3.     “Near complete” e-forms should be acceptable. As the name suggest a near complete e-form contains the vast bulk of the thesis, certainly all the text, but may be missing some parts which are considered too hard to integrate, such as a photocopy of a published article, a complex set of high-resolution photographs, etc. [Such e-forms are likely to be almost as valuable to the reader as the full thesis, which can then be retrieved if the missing pieces are desired. The eprint record would identify the document as “incomplete” and give details.]

4.     At some time in the future (possibly 2006) submission of a hard copy for the University Library will be no longer required. [The only justification of shelving hard copies of theses once the e-form is mandated to be complete, is for the archival value of paper records. They are hardly ever accessed at present and will be even less so once e-forms are available.]

5.     The Board of Graduate Studies and the RHD Unit will arrange for appropriate training and assistance to candidates in developing their publishing skills to make this possible. [It should be seen as an essential part of research training to be able to produce a research monograph in e-form.]
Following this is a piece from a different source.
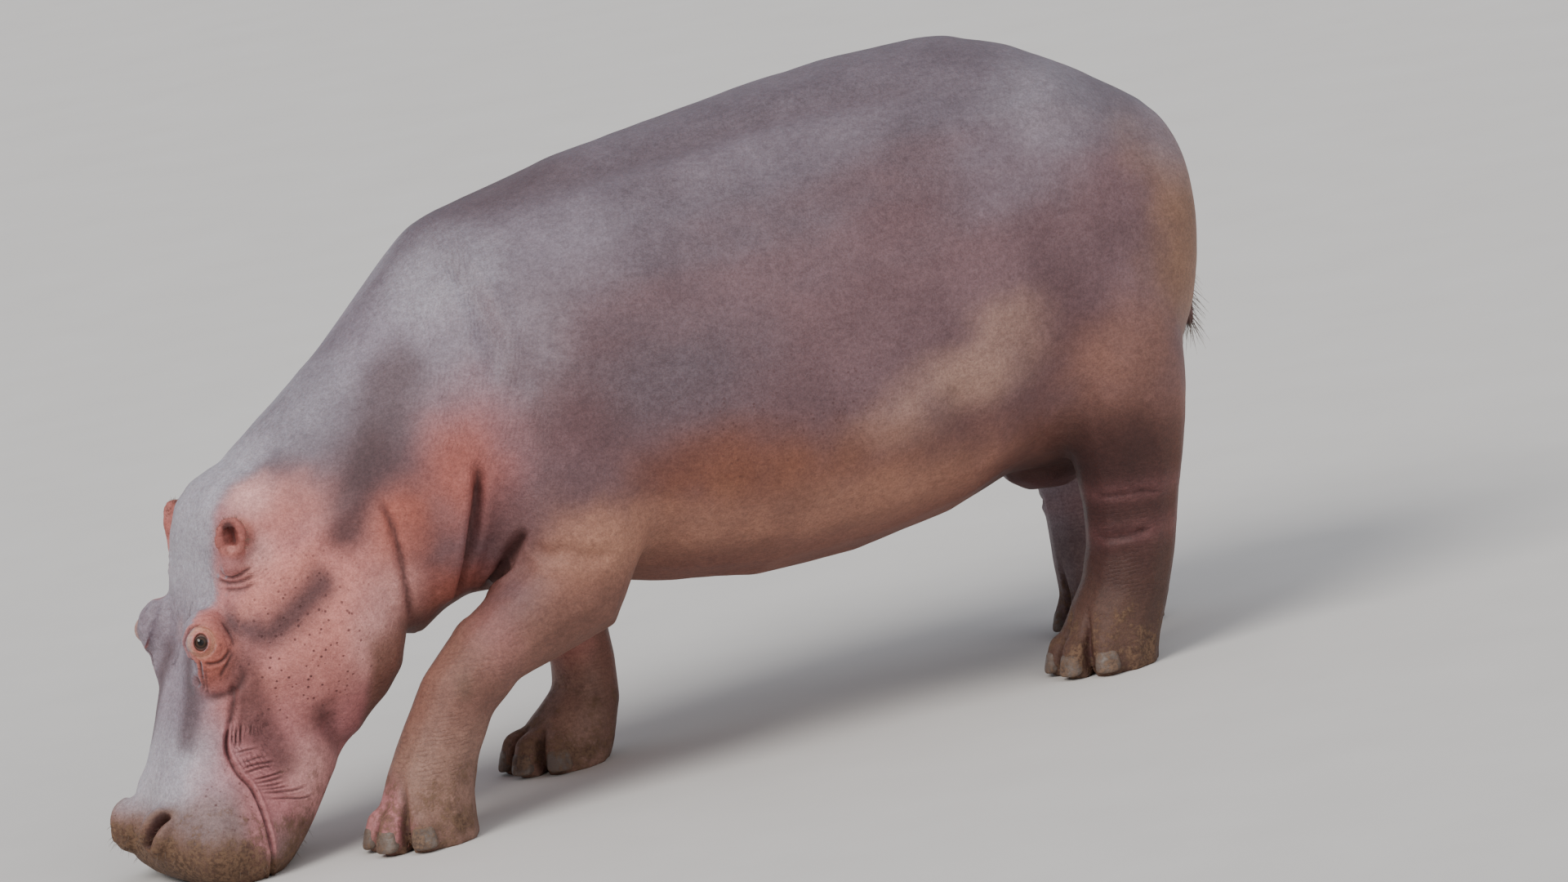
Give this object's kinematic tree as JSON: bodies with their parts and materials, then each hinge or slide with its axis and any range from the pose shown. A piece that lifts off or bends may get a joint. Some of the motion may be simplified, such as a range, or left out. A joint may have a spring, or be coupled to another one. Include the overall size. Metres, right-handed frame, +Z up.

6.     Consideration should be given to allowing candidates to optionally submit their theses only in electronic form from 2006. [This has workload benefit for the candidates in producing only one form, and mirrors the real world where few researchers assemble paper copy any more. In addition there are major benefits for the candidate in being able to use colour diagrams, graphics and photographs, and even to include animations and videos. The option might be used sparingly at first in frontier technologies, and it is too early to make e-submission the norm though some universities are moving this way.]